Matilda Joslyn received an advanced education from her father and completed her formal schooling at the Clinton Liberal Institute in Clinton, New York. In 1845 she married Henry H. Gage, with whom she settled in Fayetteville, New York. She attended the National Woman’s Rights Convention in Syracuse, New York, in September 1852 and made her first public address. Gage was a cofounder (with Elizabeth Cady Stanton and Susan B. Anthony) in 1869 of the National Woman Suffrage Association (NWSA) and a contributor to its newspaper, The Revolution. In 1869 she also helped found and became vice president and secretary of the New York State Woman Suffrage Association.
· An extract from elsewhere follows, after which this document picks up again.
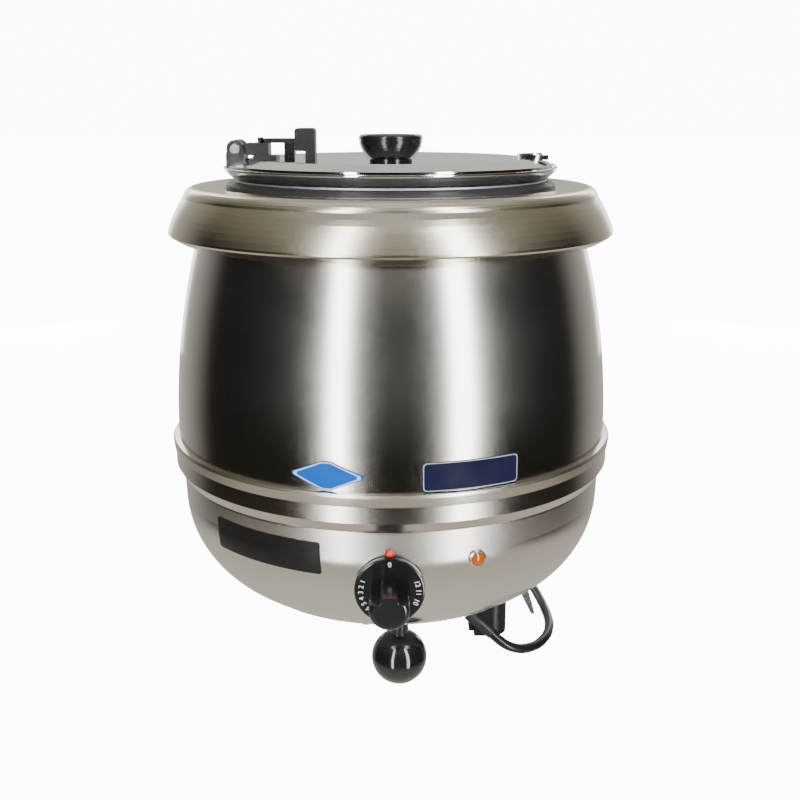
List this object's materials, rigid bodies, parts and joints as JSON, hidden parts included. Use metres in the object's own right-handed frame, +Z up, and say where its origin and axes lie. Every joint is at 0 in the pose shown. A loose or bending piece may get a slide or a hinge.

Gage was eventually an accomplished speaker, and she was an effective advocate with her pen. Her writings included the pamphlets Woman as Inventor (1870), Woman’s Rights Catechism (1871), and The Dangers of the Hour (1890). In 1875 she was elected president of both the state and national suffrage organizations, but she relinquished the national post to Stanton in 1876 to serve as chair of the NWSA’s executive committee; she retained the state presidency until 1879. With Stanton she drafted the “Declaration of Rights of the Women of the United States,” which became an official part of the proceedings of the Philadelphia Centennial Exposition in 1876. During 1878–81 she edited and contributed to the monthly National Citizen and Ballot Box, published by the NWSA. She was a coeditor with Stanton and Anthony of the first three volumes of the History of Woman Suffrage. In 1880 she lobbied the national conventions of the Republican, Democratic, and Greenback-Labor parties in an unsuccessful attempt to have them include woman suffrage in their platforms.
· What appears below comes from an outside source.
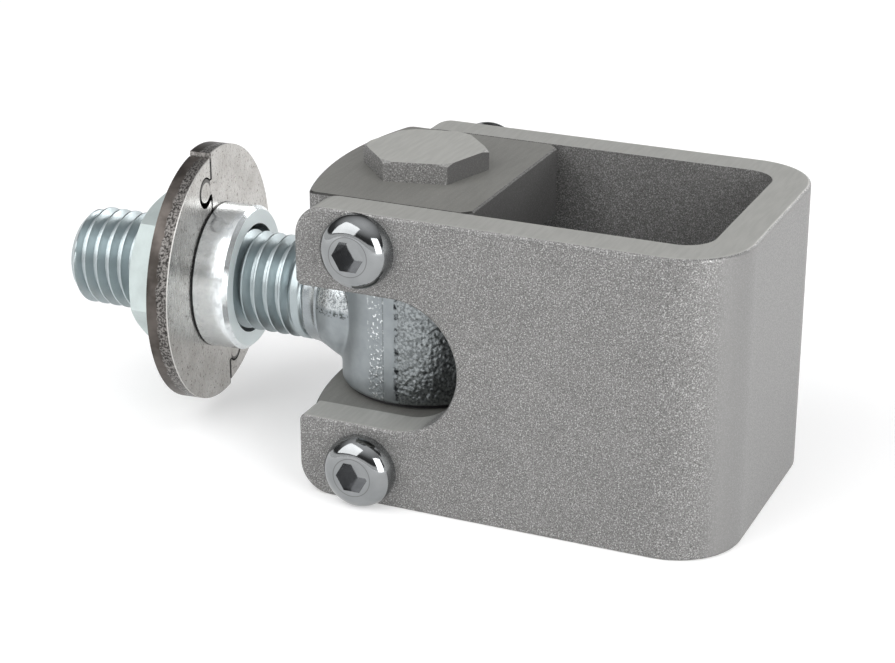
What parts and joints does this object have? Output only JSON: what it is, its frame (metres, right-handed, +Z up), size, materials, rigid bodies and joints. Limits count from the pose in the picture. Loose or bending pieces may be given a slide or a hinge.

In 1890, in response to the NWSA’s merger with the more conservative American Woman Suffrage Association (AWSA), Gage left the former organization to found the Woman’s National Liberal Union (WNLU), of which she was thereafter president. The WNLU reflected in particular Gage’s belief that the established churches were a major bulwark of male supremacist teaching, a view she expanded on in her book Woman, Church, and State (1893).